Information supplied |
◇ ◇ ◇ ◇ ◇

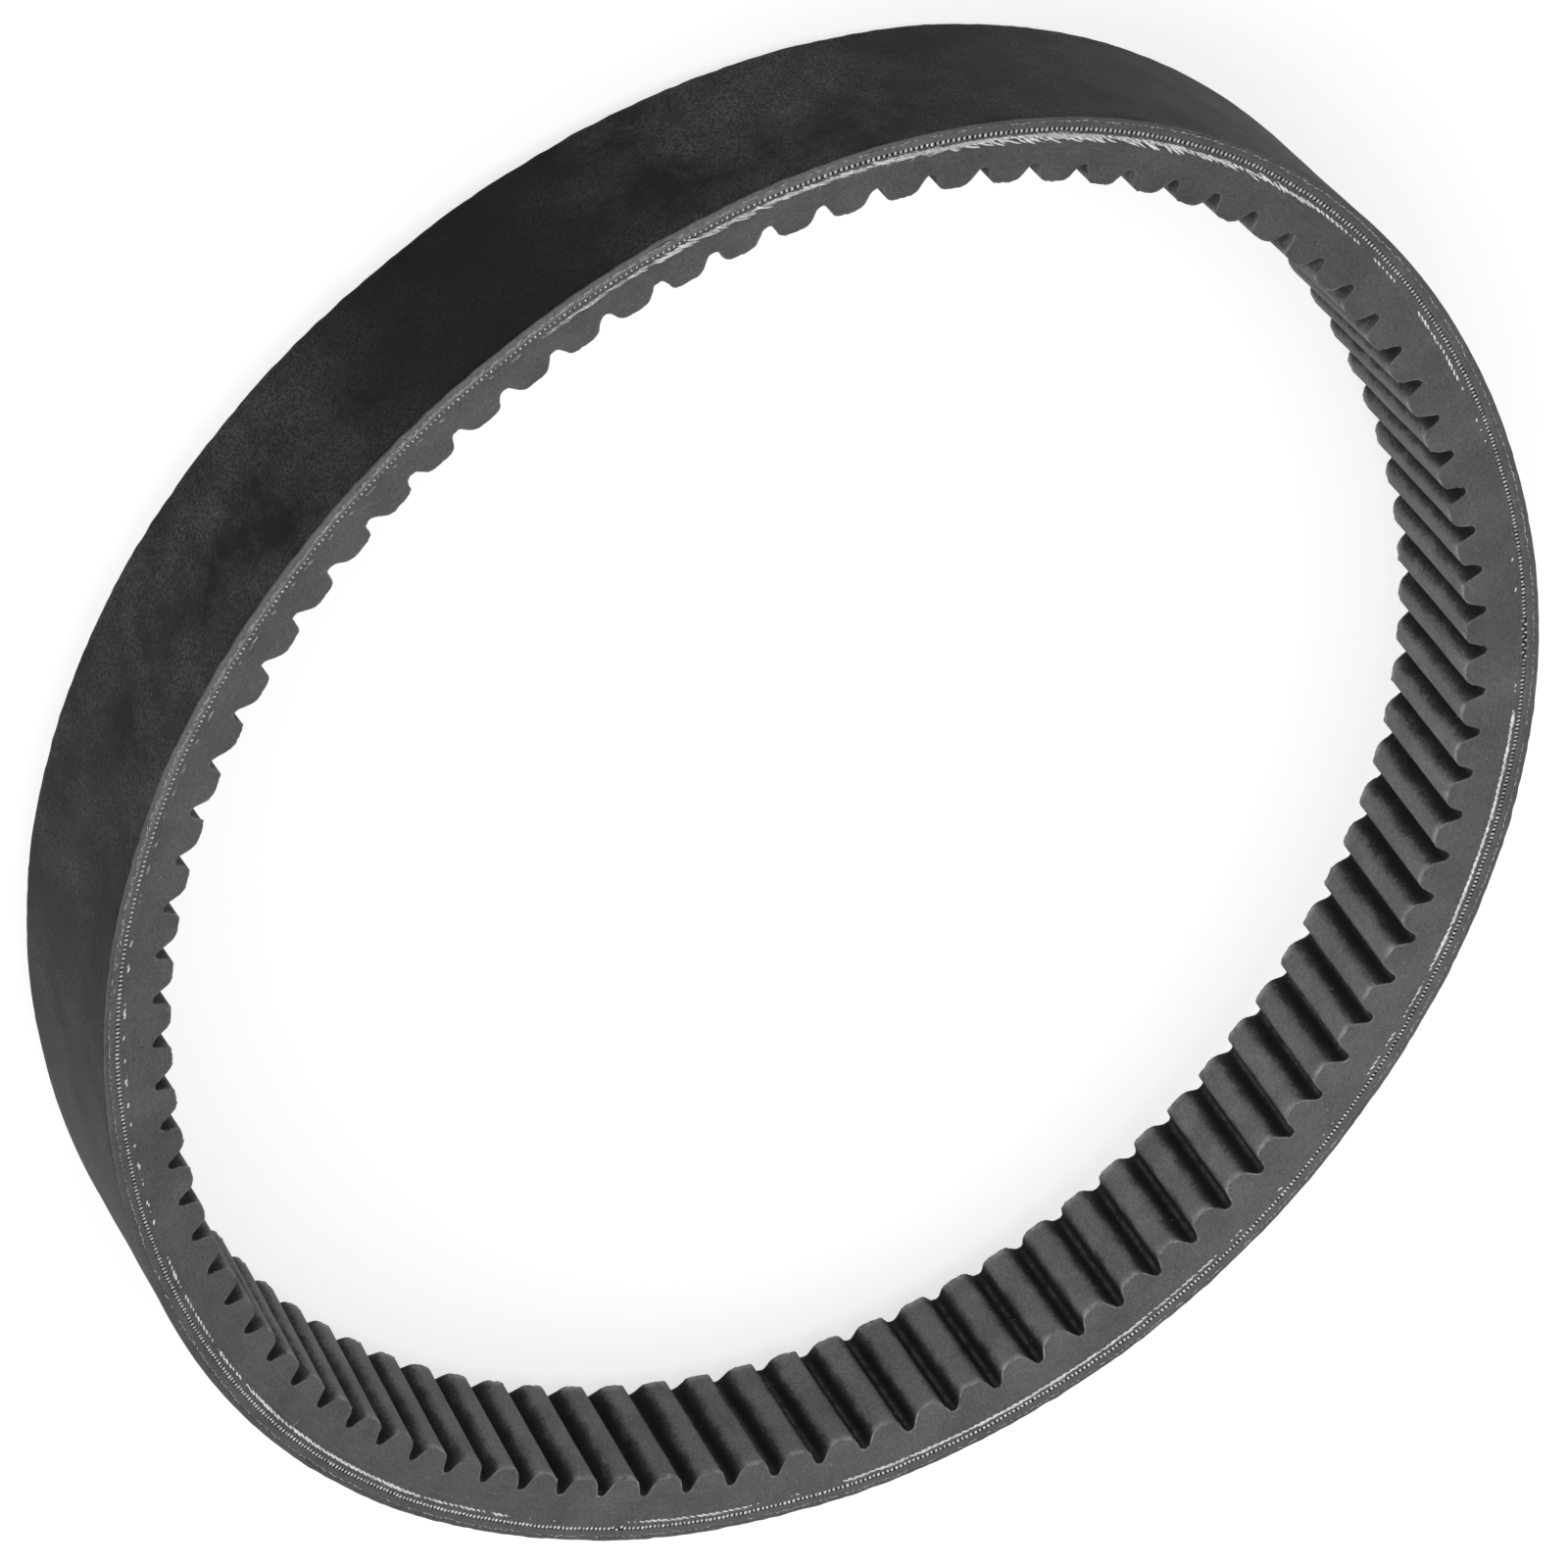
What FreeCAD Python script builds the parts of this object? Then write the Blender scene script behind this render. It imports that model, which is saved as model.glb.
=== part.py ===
import FreeCAD, Part
import bisect
import math
import os

# Cogged raw-edge V-belt for a variable-speed drive, lying relaxed on its side.
# Millimetres. +Z is the belt's own axis (the shafts' direction), +X the long way of the relaxed oval,
# and the origin is the centre of the belt's bounding box.

# Relaxed outline of the belt's back: a circle, plus slow ripples given as (order, cosine, sine).
MEAN_RADIUS = 158.3
OUTLINE_RIPPLES = ((2, 11.6, 0.0), (3, 1.15, -0.23), (4, 0.37, -0.52), (5, 0.44, 0.36))

# A free belt doesn't lie quite flat: the section rises and falls, and rolls about its own run.
RISE_RIPPLES = ((2, -1.06, 2.82), (3, -0.36, 0.18))
ROLL_MEAN_DEGREES = 0.75
ROLL_RIPPLES_DEGREES = ((1, 0.65, 0.12), (2, -0.26, 3.44))

# Section: a trapezoid, wide at the back and narrow at the cog crowns.
TOP_WIDTH = 33.0
FLANK_ANGLE = math.radians(13.0)
BELT_HEIGHT = 14.05

# Layers, as depths below the back.
BACK_COVER = (0.0, 0.95)
FABRIC_PLY = (0.95, 1.25)
OVERCORD_RUBBER = (1.25, 2.4)
UPPER_ADHESION = (3.15, 3.65)
LOWER_ADHESION = (4.55, 5.2)
COMPRESSION_RUBBER = (5.2, BELT_HEIGHT)

# Cords lie in the gaps between layers: stiffening cords across the belt, one tension cord round it.
TRANSVERSE_CORD_COUNT = 970
TRANSVERSE_CORD_DEPTH = 0.5 * (OVERCORD_RUBBER[1] + UPPER_ADHESION[0])
TRANSVERSE_CORD_RADIUS = 0.5 * (UPPER_ADHESION[0] - OVERCORD_RUBBER[1]) - 0.005
TENSION_CORD_DEPTH = 0.5 * (UPPER_ADHESION[1] + LOWER_ADHESION[0])
TENSION_CORD_RADIUS = 0.5 * (LOWER_ADHESION[0] - UPPER_ADHESION[1])
TENSION_CORD_PITCH = 1.45
TENSION_CORD_SIDES = 8

# Cogs: equal pitch along the tension cord, with round notch roots and rounded crowns.
COG_COUNT = 90
FIRST_NOTCH = 3.34
NOTCH_DEPTH_BELOW_BACK = 10.05
NOTCH_ROOT_RADIUS = 1.2
NOTCH_WALL_ANGLE = math.radians(23.0)
CROWN_RADIUS = 2.1
CROWN_OVERRUN = 0.05
TOOL_OVERRUN = 1.5

RING_STATIONS = 72
ARC_TABLE_STEPS = 3600


def ripple(angle, terms):
    """Sum of slow waves round the loop."""
    total = 0.0
    for order, cosine, sine in terms:
        total += cosine * math.cos(order * angle) + sine * math.sin(order * angle)
    return total


def ripple_slope(angle, terms):
    total = 0.0
    for order, cosine, sine in terms:
        total += order * (sine * math.cos(order * angle) - cosine * math.sin(order * angle))
    return total


def section_frame(angle):
    """Origin on the back's centre line, then the section's inward and axial unit vectors."""
    radius = MEAN_RADIUS + ripple(angle, OUTLINE_RIPPLES)
    slope = ripple_slope(angle, OUTLINE_RIPPLES)
    cosine, sine = math.cos(angle), math.sin(angle)
    run_x = slope * cosine - radius * sine
    run_y = slope * sine + radius * cosine
    run = math.hypot(run_x, run_y)
    outward = FreeCAD.Vector(run_y / run, -run_x / run, 0)
    roll = math.radians(ROLL_MEAN_DEGREES + ripple(angle, ROLL_RIPPLES_DEGREES))
    up = FreeCAD.Vector(0, 0, 1)
    origin = FreeCAD.Vector(radius * cosine, radius * sine, ripple(angle, RISE_RIPPLES))
    inward = outward * -math.cos(roll) - up * math.sin(roll)
    axial = outward * -math.sin(roll) + up * math.cos(roll)
    return origin, inward, axial


def belt_point(angle, depth, axial_offset):
    origin, inward, axial = section_frame(angle)
    return origin + inward * depth + axial * axial_offset


def half_width(depth):
    return TOP_WIDTH / 2 - depth * math.tan(FLANK_ANGLE)


def arc_table(depth):
    """Running length along the belt at one depth, against the angle round the loop."""
    lengths = [0.0]
    previous = belt_point(0.0, depth, 0.0)
    for step in range(1, ARC_TABLE_STEPS + 1):
        point = belt_point(2 * math.pi * step / ARC_TABLE_STEPS, depth, 0.0)
        lengths.append(lengths[-1] + point.distanceToPoint(previous))
        previous = point
    return lengths


def angle_at(lengths, run):
    """Angle round the loop at a running length."""
    run = run % lengths[-1]
    step = max(1, bisect.bisect_left(lengths, run))
    share = (run - lengths[step - 1]) / (lengths[step] - lengths[step - 1])
    return 2 * math.pi * (step - 1 + share) / ARC_TABLE_STEPS


def loop_edge(depth, axial_offset):
    """Closed smooth edge round the belt, through one corner of the section."""
    angles = [2 * math.pi * station / RING_STATIONS for station in range(RING_STATIONS)]
    curve = Part.BSplineCurve()
    curve.interpolate(Points=[belt_point(a, depth, axial_offset) for a in angles], PeriodicFlag=True)
    return curve.toShape()


def solid_from(faces):
    shell = Part.Shell(faces)
    shell.sewShape()
    solid = Part.Solid(shell)
    if solid.Volume < 0:
        solid.reverse()
    return solid


def layer_ring(layer):
    """One bonded layer: a ring whose section is a slice of the belt's trapezoid."""
    top, bottom = layer
    corners = ((top, half_width(top)), (top, -half_width(top)),
               (bottom, -half_width(bottom)), (bottom, half_width(bottom)))
    edges = [loop_edge(depth, offset) for depth, offset in corners]
    faces = [Part.makeRuledSurface(edges[i], edges[(i + 1) % 4]) for i in range(4)]
    return solid_from(faces)


def offset_in_section(angle, run_offset, depth, axial_offset):
    """Point in the section's own square frame, run_offset along the belt from its station."""
    origin, inward, axial = section_frame(angle)
    return origin + inward.cross(axial) * run_offset + inward * depth + axial * axial_offset


def notch_tool(angle):
    """Prism across the belt that cuts one notch and rounds the crown edge on each side of it."""
    wall_sine, wall_cosine = math.sin(NOTCH_WALL_ANGLE), math.cos(NOTCH_WALL_ANGLE)
    root_centre = NOTCH_DEPTH_BELOW_BACK + NOTCH_ROOT_RADIUS
    root_end = (NOTCH_ROOT_RADIUS * wall_cosine, root_centre - NOTCH_ROOT_RADIUS * wall_sine)
    crown_centre_depth = BELT_HEIGHT + CROWN_OVERRUN - CROWN_RADIUS
    wall_run = root_end[0] + (crown_centre_depth - root_end[1]) * math.tan(NOTCH_WALL_ANGLE)
    crown_centre_run = wall_run + CROWN_RADIUS / wall_cosine
    crown_start = (crown_centre_run - CROWN_RADIUS * wall_cosine,
                   crown_centre_depth + CROWN_RADIUS * wall_sine)
    middle = 0.5 * (math.pi / 2 + NOTCH_WALL_ANGLE)
    crown_middle = (crown_centre_run - CROWN_RADIUS * math.cos(middle),
                    crown_centre_depth + CROWN_RADIUS * math.sin(middle))
    crown_end = (crown_centre_run, crown_centre_depth + CROWN_RADIUS)
    tool_end = (crown_centre_run, BELT_HEIGHT + TOOL_OVERRUN)

    reach = TOP_WIDTH / 2 + TOOL_OVERRUN

    def corner(point, side=1):
        return offset_in_section(angle, side * point[0], point[1], -reach)

    edges = [Part.LineSegment(corner(tool_end, -1), corner(crown_end, -1)),
             Part.Arc(corner(crown_end, -1), corner(crown_middle, -1), corner(crown_start, -1)),
             Part.LineSegment(corner(crown_start, -1), corner(root_end, -1)),
             Part.Arc(corner(root_end, -1), corner((0, NOTCH_DEPTH_BELOW_BACK)), corner(root_end)),
             Part.LineSegment(corner(root_end), corner(crown_start)),
             Part.Arc(corner(crown_start), corner(crown_middle), corner(crown_end)),
             Part.LineSegment(corner(crown_end), corner(tool_end)),
             Part.LineSegment(corner(tool_end), corner(tool_end, -1))]
    profile = Part.Face(Part.Wire([edge.toShape() for edge in edges]))
    axial = section_frame(angle)[2]
    return profile.extrude(axial * (2 * reach))


def cogged_rubber(lengths):
    """The compression rubber with its row of notches."""
    pitch = lengths[-1] / COG_COUNT
    tools = [notch_tool(angle_at(lengths, FIRST_NOTCH + cog * pitch)) for cog in range(COG_COUNT)]
    return layer_ring(COMPRESSION_RUBBER).cut(tools)


def transverse_cords(lengths):
    """Stiffening cords, each a straight round solid across the belt, flush with the narrower side."""
    pitch = lengths[-1] / TRANSVERSE_CORD_COUNT
    reach = half_width(TRANSVERSE_CORD_DEPTH + TRANSVERSE_CORD_RADIUS)
    cords = []
    for number in range(TRANSVERSE_CORD_COUNT):
        angle = angle_at(lengths, number * pitch)
        start = belt_point(angle, TRANSVERSE_CORD_DEPTH, -reach)
        axial = section_frame(angle)[2]
        cords.append(Part.makeCylinder(TRANSVERSE_CORD_RADIUS, 2 * reach, start, axial))
    return Part.makeCompound(cords)


def tension_cord():
    """One cord wound as a flat helix from one flank to the other, with an eight-sided section."""
    reach = half_width(TENSION_CORD_DEPTH + TENSION_CORD_RADIUS) - TENSION_CORD_RADIUS
    turns = int(2 * reach / TENSION_CORD_PITCH)
    first_offset = -0.5 * turns * TENSION_CORD_PITCH

    def corner(turn, station, side):
        around = 2 * math.pi * (side + 0.5) / TENSION_CORD_SIDES
        travel = turn + station / RING_STATIONS
        return belt_point(2 * math.pi * travel,
                          TENSION_CORD_DEPTH + TENSION_CORD_RADIUS * math.cos(around),
                          first_offset + TENSION_CORD_PITCH * travel + TENSION_CORD_RADIUS * math.sin(around))

    faces = []
    for turn in range(turns):
        edges = []
        for side in range(TENSION_CORD_SIDES):
            curve = Part.BSplineCurve()
            curve.interpolate([corner(turn, station, side) for station in range(RING_STATIONS + 1)])
            edges.append(curve.toShape())
        for side in range(TENSION_CORD_SIDES):
            faces.append(Part.makeRuledSurface(edges[side], edges[(side + 1) % TENSION_CORD_SIDES]))
    for travel in (0, turns):
        rim = [corner(travel, 0, side) for side in range(TENSION_CORD_SIDES)]
        faces.append(Part.Face(Part.makePolygon(rim + rim[:1])))
    return solid_from(faces)


def box_centre():
    """Centre of the belt's bounding box, whose limits all lie on the back's two edges."""
    box = FreeCAD.BoundBox()
    for step in range(ARC_TABLE_STEPS):
        angle = 2 * math.pi * step / ARC_TABLE_STEPS
        box.add(belt_point(angle, 0.0, half_width(0.0)))
        box.add(belt_point(angle, 0.0, -half_width(0.0)))
    return box.Center


def write(nodes):
    """Centre the belt's bounding box on the origin and write one file per node."""
    centre = box_centre()
    os.makedirs("parts", exist_ok=True)
    for name, shape in nodes.items():
        shape.translate(-centre)
        shape.exportStep(f"parts/{name}.step")
        print(f"{name}: {len(shape.Solids)} solids, valid {shape.isValid()}, {shape.Volume:.0f} mm3")


cord_lengths = arc_table(TENSION_CORD_DEPTH)
write({
    "back_cover": layer_ring(BACK_COVER),
    "fabric_ply": layer_ring(FABRIC_PLY),
    "overcord_rubber": layer_ring(OVERCORD_RUBBER),
    "transverse_cords": transverse_cords(arc_table(TRANSVERSE_CORD_DEPTH)),
    "upper_adhesion_rubber": layer_ring(UPPER_ADHESION),
    "tension_cord": tension_cord(),
    "lower_adhesion_rubber": layer_ring(LOWER_ADHESION),
    "cogged_compression_rubber": cogged_rubber(cord_lengths),
})
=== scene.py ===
import bpy
import math
import numpy as np
from mathutils import Matrix, Vector


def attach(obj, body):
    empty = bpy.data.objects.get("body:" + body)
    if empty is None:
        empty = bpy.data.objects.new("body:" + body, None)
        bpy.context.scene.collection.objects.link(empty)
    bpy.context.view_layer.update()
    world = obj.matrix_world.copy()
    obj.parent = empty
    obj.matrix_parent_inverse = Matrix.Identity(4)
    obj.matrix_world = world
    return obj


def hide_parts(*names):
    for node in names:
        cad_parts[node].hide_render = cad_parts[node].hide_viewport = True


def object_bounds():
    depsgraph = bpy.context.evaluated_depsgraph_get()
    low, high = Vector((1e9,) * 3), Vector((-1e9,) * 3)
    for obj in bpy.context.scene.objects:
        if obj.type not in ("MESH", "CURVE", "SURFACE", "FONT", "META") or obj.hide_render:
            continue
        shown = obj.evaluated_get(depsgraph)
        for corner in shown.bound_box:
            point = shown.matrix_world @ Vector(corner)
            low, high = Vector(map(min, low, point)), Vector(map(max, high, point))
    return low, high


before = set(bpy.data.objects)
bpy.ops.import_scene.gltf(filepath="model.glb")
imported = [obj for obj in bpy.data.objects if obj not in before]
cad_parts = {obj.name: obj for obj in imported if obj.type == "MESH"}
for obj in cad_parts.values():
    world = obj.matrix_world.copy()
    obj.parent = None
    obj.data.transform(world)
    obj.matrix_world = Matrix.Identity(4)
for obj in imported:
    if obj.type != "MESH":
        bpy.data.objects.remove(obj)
cad_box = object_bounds()

# ---------------------------------------------------------------- the belt's own dimensions, in mm
MM = 0.001
MEAN_RADIUS = 158.3
OUTLINE_RIPPLES = ((2, 11.6, 0.0), (3, 1.15, -0.23), (4, 0.37, -0.52), (5, 0.44, 0.36))
RISE_RIPPLES = ((2, -1.06, 2.82), (3, -0.36, 0.18))
ROLL_MEAN_DEGREES = 0.75
ROLL_RIPPLES_DEGREES = ((1, 0.65, 0.12), (2, -0.26, 3.44))

TOP_WIDTH = 33.0
FLANK_SLOPE = math.tan(math.radians(13.0))
BELT_HEIGHT = 14.05

BACK_COVER = (0.0, 0.95)
FABRIC_PLY = (0.95, 1.25)
OVERCORD_RUBBER = (1.25, 2.4)
CORD_PLY = (2.4, 3.15)
UPPER_ADHESION = (3.15, 3.65)
CORD_BAND = (3.65, 4.55)
LOWER_ADHESION = (4.55, 5.2)
COMPRESSION_TOP = 5.2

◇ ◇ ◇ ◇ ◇

What to produce | Give back exactly the material above from its opening line to the line bearing "TENSION_CORD_SIDES = 8".

Completed exercise |
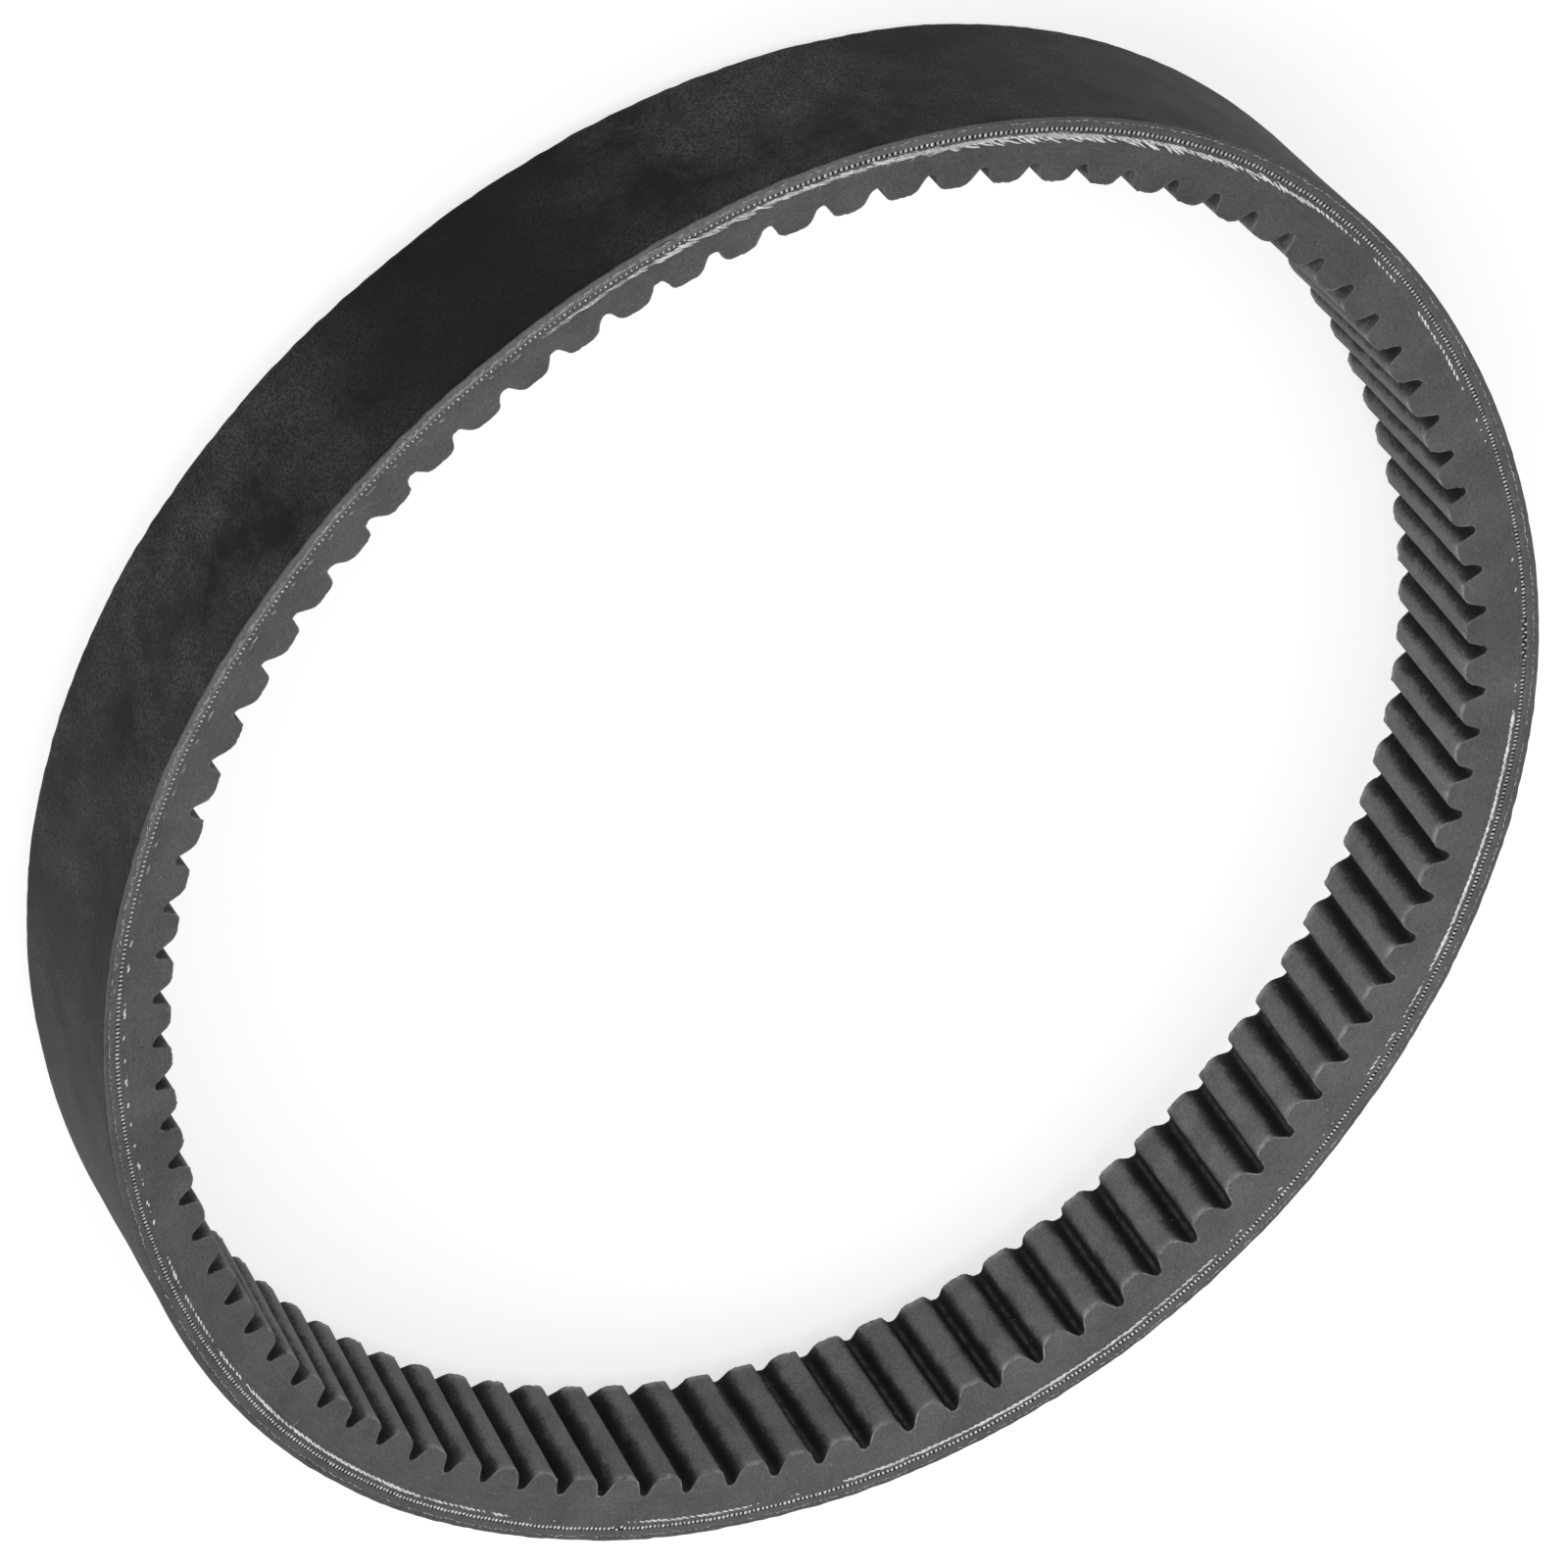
What FreeCAD Python script builds the parts of this object? Then write the Blender scene script behind this render. It imports that model, which is saved as model.glb.
=== part.py ===
import FreeCAD, Part
import bisect
import math
import os

# Cogged raw-edge V-belt for a variable-speed drive, lying relaxed on its side.
# Millimetres. +Z is the belt's own axis (the shafts' direction), +X the long way of the relaxed oval,
# and the origin is the centre of the belt's bounding box.

# Relaxed outline of the belt's back: a circle, plus slow ripples given as (order, cosine, sine).
MEAN_RADIUS = 158.3
OUTLINE_RIPPLES = ((2, 11.6, 0.0), (3, 1.15, -0.23), (4, 0.37, -0.52), (5, 0.44, 0.36))

# A free belt doesn't lie quite flat: the section rises and falls, and rolls about its own run.
RISE_RIPPLES = ((2, -1.06, 2.82), (3, -0.36, 0.18))
ROLL_MEAN_DEGREES = 0.75
ROLL_RIPPLES_DEGREES = ((1, 0.65, 0.12), (2, -0.26, 3.44))

# Section: a trapezoid, wide at the back and narrow at the cog crowns.
TOP_WIDTH = 33.0
FLANK_ANGLE = math.radians(13.0)
BELT_HEIGHT = 14.05

# Layers, as depths below the back.
BACK_COVER = (0.0, 0.95)
FABRIC_PLY = (0.95, 1.25)
OVERCORD_RUBBER = (1.25, 2.4)
UPPER_ADHESION = (3.15, 3.65)
LOWER_ADHESION = (4.55, 5.2)
COMPRESSION_RUBBER = (5.2, BELT_HEIGHT)

# Cords lie in the gaps between layers: stiffening cords across the belt, one tension cord round it.
TRANSVERSE_CORD_COUNT = 970
TRANSVERSE_CORD_DEPTH = 0.5 * (OVERCORD_RUBBER[1] + UPPER_ADHESION[0])
TRANSVERSE_CORD_RADIUS = 0.5 * (UPPER_ADHESION[0] - OVERCORD_RUBBER[1]) - 0.005
TENSION_CORD_DEPTH = 0.5 * (UPPER_ADHESION[1] + LOWER_ADHESION[0])
TENSION_CORD_RADIUS = 0.5 * (LOWER_ADHESION[0] - UPPER_ADHESION[1])
TENSION_CORD_PITCH = 1.45
TENSION_CORD_SIDES = 8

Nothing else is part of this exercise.